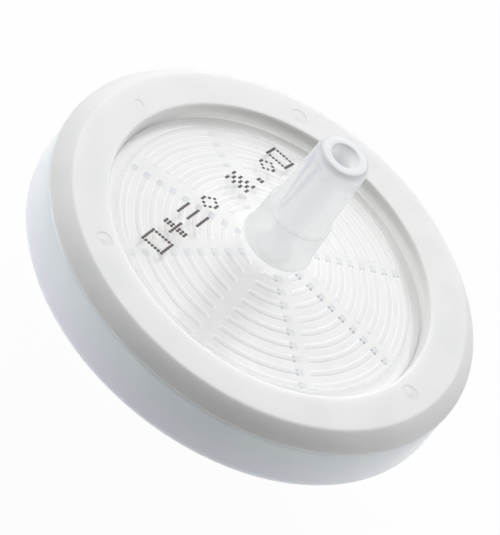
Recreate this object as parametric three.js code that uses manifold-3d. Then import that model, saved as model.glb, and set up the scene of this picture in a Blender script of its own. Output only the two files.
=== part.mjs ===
// A 33 mm syringe filter: two moulded housing halves hold a round membrane between them, and a
// ring moulded over their edges seals them. The liquid comes in through the female luer lock
// underneath and leaves through the male luer slip on top.
//
// Millimetres, +Z up. The origin is the centre of the inlet's mouth, on which the filter stands.
// Every piece is turned about Z.

import * as THREE from "three";
import { mergeVertices } from "three/addons/utils/BufferGeometryUtils.js";
import Module from "manifold-3d";

const wasm = await Module();
wasm.setup();

// ---- Driving dimensions -------------------------------------------------------------------

const DISC_RADIUS = 16.5; // the widest part of the disc
const INLET_LENGTH = 10.5; // the inlet's mouth to the underside of the disc
const DISC_THICKNESS = 5.5;
const SLIP_RISE = 10.35; // the outlet's tip above the disc
const SEGMENTS = 48; // flats round each turned surface
const ARC_STEPS = 2; // two chords per step round each small arc

const TOP = INLET_LENGTH + DISC_THICKNESS; // the flat top of the sealing ring

// Levels inside the disc, measured down from its top.
const FLANGE_LEVEL = TOP - 1.2; // top of the outlet shell's flange, under the ring
const CLAMP_LEVEL = TOP - 1.9; // membrane's upper face
const MEMBRANE_THICKNESS = 0.2;
const JOINT_LEVEL = TOP - 1.3; // where the ring meets the lower rim
const GROOVE_FLOOR = TOP - 3.2; // bottom of the groove that the ring fills
const CHAMBER_FLOOR = TOP - 2.6; // floor of the inlet chamber
const FLOOR_UNDERSIDE = TOP - 3.8; // underside of the inlet shell's floor

// Radii shared by the pieces.
const WINDOW_RADIUS = 12.5; // opening of the ring, round the window
const WINDOW_FOOT_RADIUS = 12.3; // the opening narrows to this at the window
const FLANGE_RADIUS = 14.4;
const GROOVE_RADIUS = 15.3;
const CHAMBER_RADIUS = 11.7; // the wetted area
const MEMBRANE_RADIUS = 12.65;
const POCKET_RADIUS = 12.75; // the pocket that centres the membrane
const FIT_GAP = 0.02; // between turned walls that face each other

// Outlet: hub, slip and bore. The slip has the 6 % luer taper.
const HUB_RADIUS = 2.44;
const HUB_FOOT_RADIUS = 2.56;
const HUB_RISE = 4.1; // the hub's step above the disc
const HUB_FOOT_RISE = 0.85; // where the window's cone meets the hub
const STEP_CHAMFER = 0.08;
const SLIP_TIP_RADIUS = 1.99;
const LUER_TAPER = 0.03; // radius gained per millimetre
const TIP_ROUNDING = 0.4;
const OUTLET_BORE_TIP_RADIUS = 1;
const OUTLET_BORE_FOOT_RADIUS = 0.9;

// Support ribs under the window, and the radial channels that cut them.
const RIB_COUNT = 9;
const FIRST_RIB_RADIUS = 2.68;
const RIB_PITCH = 1.02;
const RIB_WIDTH = 0.45;
const RIB_EMBED = 0.15; // how far a rib's root reaches into the window
const CHANNEL_COUNT = 8;
const CHANNEL_WIDTH = 1.02;
const WINDOW_INNER_RISE = 0.085; // slope of the window's underside
const WINDOW_INNER_RADIUS = 11; // where the underside has the level below
const WINDOW_INNER_LEVEL = TOP - 1.58;

// Inlet: a female luer lock.
const SOCKET_MOUTH_RADIUS = 2.15;
const SOCKET_DEPTH = 9;
const SOCKET_CHAMFER = 0.15;
const INLET_HUB_RADIUS = 3.35;
const INLET_HUB_FOOT_RADIUS = 3.65;
const INLET_BORE_RADIUS = 0.9;
const LUG_RADIUS = 3.9;
const LUG_HEIGHT = 1.3;
const LUG_WIDTH = 3.6;
const LUG_EMBED = 0.3; // how far a lug's root reaches into the hub
const INLET_FILLET = 0.6; // where the hub meets the disc

// The lower rim, and the hollow under the disc.
const RIM_RADIUS = 16.45;
const RIM_EDGE_ROUNDING = 1;
const RIM_TOP_ROUNDING = 0.2;
const UNDERSIDE_RADIUS = 13.3;
const UNDERSIDE_DRAFT = 0.3;

// The ring's section above the joint.
const BAND_RADIUS = 15.37; // outer edge of the flat top band
const CORNER_ROUNDING = 0.12;

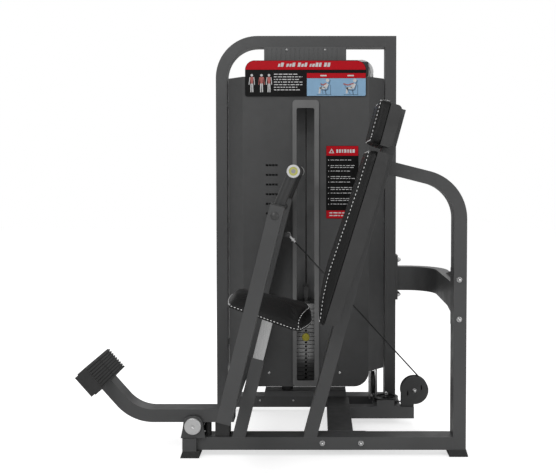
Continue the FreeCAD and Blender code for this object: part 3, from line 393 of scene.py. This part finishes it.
def paint_slots():
    """One finish for each of the record's material slots."""
    return {
        "frame_paint": powder_coat("frame_paint", 73),
        "dark_paint": powder_coat("dark_paint", 48, 0.4),
        "shroud_paint": powder_coat("shroud_paint", 71, 0.6, 700.0, 0.3),
        "surround_plastic": moulded("surround_plastic", grey(104), grey(116), 0.4),
        "rubber": rubber("rubber", 42),
        "leather": leather("leather", 14),
        "shell_plastic": moulded("shell_plastic", grey(52), grey(60), 0.4),
        "bright_steel": brushed("bright_steel", 205),
        "chrome": polished("chrome", 214),
        "plate_iron": cast_iron("plate_iron", 52),
        "cap_aluminium": brushed("cap_aluminium", 216, "Y", 0.36, 0.85),
        "yellow_plastic": moulded("yellow_plastic", (0.27, 0.24, 0.01), (0.34, 0.3, 0.014), 0.3),
        "black_plastic": moulded("black_plastic", grey(34), grey(42), 0.38),
        "white_nylon": moulded("white_nylon", grey(206), grey(222), 0.4),
        "cable_sheath": sheathed_cable("cable_sheath"),
        "graphic_board": printed("graphic_board", grey(3), grey(7)),
    }


finishes = paint_slots()
finishes["thread"] = moulded("thread", grey(236), grey(250), 0.6, 2200.0, 0.2, 0.0)


def dress_nodes():
    slot_of = {row["node"]: row["material_slot"] for row in frame["record"]["subparts"]}
    for name, thing in nodes.items():
        thing.data.materials.clear()
        thing.data.materials.append(finishes[slot_of[name]])


# ---- padded pieces ------------------------------------------------------------------------------
CLOTH_FRAMES = 20


def linked(name, mesh, material):
    thing = bpy.data.objects.new(name, mesh)
    bpy.context.scene.collection.objects.link(thing)
    mesh.materials.append(material)
    return thing


def only_active(thing):
    bpy.ops.object.select_all(action="DESELECT")
    bpy.context.view_layer.objects.active = thing
    thing.select_set(True)


def apply_modifier(thing, modifier):
    only_active(thing)
    bpy.ops.object.modifier_apply(modifier=modifier.name)


def remeshed(thing, voxel):
    modifier = thing.modifiers.new("remesh", "REMESH")
    modifier.mode = "VOXEL"
    modifier.voxel_size = voxel
    modifier.use_smooth_shade = True
    apply_modifier(thing, modifier)


def inflate(thing, held, most, pressure=4.0):
    """Fills the cover with cloth simulation; held(co) says which points stay on the board behind the foam."""
    start = [vertex.co.copy() for vertex in thing.data.vertices]
    group = thing.vertex_groups.new(name="held")
    group.add([i for i, co in enumerate(start) if held(co)], 1.0, "REPLACE")
    cloth = thing.modifiers.new("cover", "CLOTH")
    settings = cloth.settings
    settings.use_pressure = True
    settings.uniform_pressure_force = pressure
    settings.effector_weights.gravity = 0.0
    settings.tension_stiffness = 25
    settings.compression_stiffness = 25
    settings.bending_stiffness = 2.0
    settings.vertex_group_mass = "held"
    cloth.point_cache.frame_start = 1
    cloth.point_cache.frame_end = CLOTH_FRAMES
    for number in range(1, CLOTH_FRAMES + 1):
        bpy.context.scene.frame_set(number)
    apply_modifier(thing, cloth)
    bpy.context.scene.frame_set(1)
    for vertex, origin in zip(thing.data.vertices, start):
        moved = vertex.co - origin
        if moved.length > most:
            vertex.co = origin + moved.normalized() * most


def refined(thing):
    modifier = thing.modifiers.new("refine", "SUBSURF")
    modifier.levels = 1
    modifier.render_levels = 1
    apply_modifier(thing, modifier)
    for face in thing.data.polygons:
        face.use_smooth = True


def surface_hits(thing, rays):
    """Where each ray, a start and a direction, meets the piece, with the surface's normal."""
    bpy.context.view_layer.update()
    hits = []
    for start, direction in rays:
        found, place, normal, _ = thing.ray_cast(start, direction.normalized())
        if found:
            hits.append((place.copy(), normal.copy()))
    return hits


def press_seam(thing, hits, width, depth):
    """Pulls the cover in along a seam."""
    tree = kd_tree([place for place, _ in hits])
    outward = [vertex.normal.copy() for vertex in thing.data.vertices]
    for vertex, normal in zip(thing.data.vertices, outward):
        place, _, distance = tree.find(vertex.co)
        if distance < 3 * width:
            vertex.co -= normal * depth * math.exp(-(distance / width) ** 2)


def kd_tree(points):
    tree = kdtree.KDTree(len(points))
    for index, point in enumerate(points):
        tree.insert(point, index)
    tree.balance()
    return tree


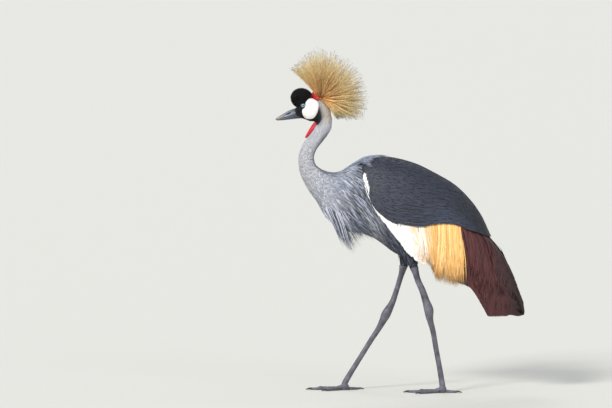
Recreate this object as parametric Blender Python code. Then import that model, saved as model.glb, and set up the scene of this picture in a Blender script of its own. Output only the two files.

| DIRECTION |
Reproduce word for word the lines of the records above, beginning at the first and ending with the line where "turned about Z." appears, and nothing past it.

| THE ANSWER |
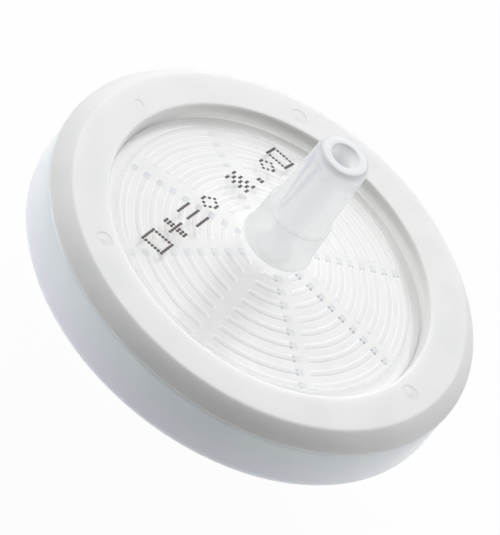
Recreate this object as parametric three.js code that uses manifold-3d. Then import that model, saved as model.glb, and set up the scene of this picture in a Blender script of its own. Output only the two files.
=== part.mjs ===
// A 33 mm syringe filter: two moulded housing halves hold a round membrane between them, and a
// ring moulded over their edges seals them. The liquid comes in through the female luer lock
// underneath and leaves through the male luer slip on top.
//
// Millimetres, +Z up. The origin is the centre of the inlet's mouth, on which the filter stands.
// Every piece is turned about Z.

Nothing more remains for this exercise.